The COD gave George a clean chit. The CBI? Will it be the proverbial gun held to his head, but not fired, until polls near?

Right or wrong, this is not a case of ill-gotten wealth or on the face of it, corruption. Although, many in the nod and wink brigade, say that no police posting ever goes through, unless notes of varying dimensions, depending on the post you are vying for, change hands; and that everyone, up and down the ladder gets a cut. All the way up to the top.

By that token, how is the BJP going to take the argument forward? I am confused. Ganapathi was under investigation for fake encounters and charges of corruption, and it was common knowledge that he had approached his superiors and the minister himself for a better posting. Now if he killed himself, because he didn’t get the posting he wanted, or was in fact, going to face the ignominy of being demoted, would that mean, that no bribes were offered, that no money changed hands?

Or, conversely, that bribes were offered, but were rejected? What could George be held responsible for? For not meeting Ganapathi? For not giving him the posting he wanted? And is he still the third accused or the main accused?
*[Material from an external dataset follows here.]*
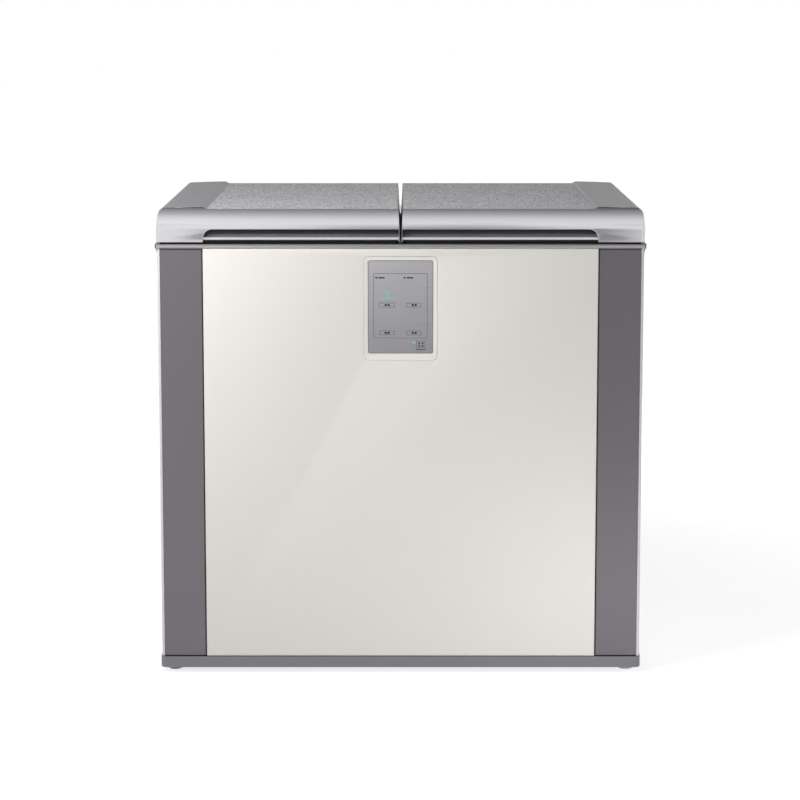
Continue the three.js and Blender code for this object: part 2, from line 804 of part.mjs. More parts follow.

As polls near for Himachal and Gujarat, and the tu-tu-main-main becomes a shrill cacophony, as the Patidar icon Hardik nine months short of being eligible to contest for elections bargains with a curiously savvier Rahul Gandhi, who must figure out how to keep the Patels by his side, without losing the Dalits and the OBCs who all want the same thing reservations the challenge before the voter is to look beyond the incessant noise that passes for electioneering in our times, and decide who suits us best. And this must be an assessment, based on their track record, not the daily charges that are being traded. Be it in Himachal, in Gujarat, or here at home, in Karnataka, where right now, George or no George, Siddaramaiah has plenty to smile about.